People ask about trees. You better have answers ready.
‘On Her Majesty’s Secret Service’ may be the most heavily footnoted James Bond entry, and it also gives us “Do You Know How Christmas Trees are Grown?” (Hint: with love.) The original comes from Nina van Pallandt, although ’60s UK charter, Jackie DeShannon, has a more lugubrious try also from 1969.
Harold Rippy asks “Baby, What Kind of Christmas Tree You Want?” with pop alt folk trippiness. It’s all in the name of love.
Evergreens don’t lose their leaves, so they don’t really ‘die,’ so they’re just like my immortal bra Christ. Or maybe it’s Druidic and celebrates the animus of dendritic growth. Anywho, someres after Protestantism began, firs in the shape of wreaths and room-fitting saplings were brought inside to help elaborate, expand, and freshen up the smell of the celebration of God’s gift to man.
And we’re not just stuck on parodies of ‘Tannenbaum’ here (a nod to the Germanic origins). There’s a dumpload of songs about the greenery of the party. Many I’ve already linked (and may link again).

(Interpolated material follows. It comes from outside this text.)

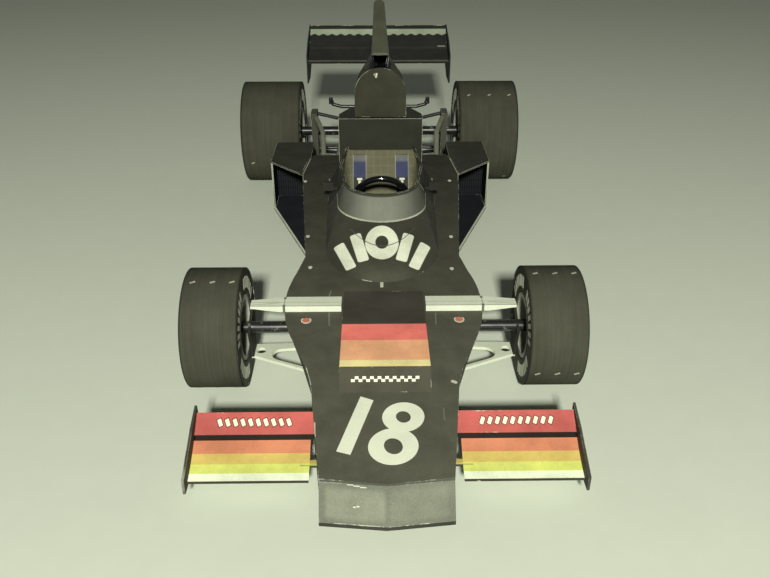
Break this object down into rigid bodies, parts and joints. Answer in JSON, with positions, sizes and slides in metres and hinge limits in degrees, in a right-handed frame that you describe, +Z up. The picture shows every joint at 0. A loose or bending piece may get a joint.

So let’s go down to the woods today and be sure of a big surprise. From The Magic of Christmas come The Magic of Christmas Singers with “Christmas in the Forest.” This Killarney come-on somnolently celebrates gnomes worshipping Christ. Right.
Just as mystically Welsh Coleggwent Musical Theatre presents a riverdance glee club “Proudly in the (Christmas) Forest.” Their precision and harmony are dumbfounding, but it’s like watching computer programming for the joy it brings.
More family friendly is the traditional Russian “The Forest Raised a Christmas Tree.” Oddly i can’t find this in English. So try a swinging jazz rendition from The Children’s Studio.
Finally let’s light up the Renaissance folk song popularized slightly by Joan Baez. “Down in Yon Forest” reveres JC’s aborning, but it’s so swaddled in symbology (not a real forest after all) this dirge riddles more than celebrates. Enjoy.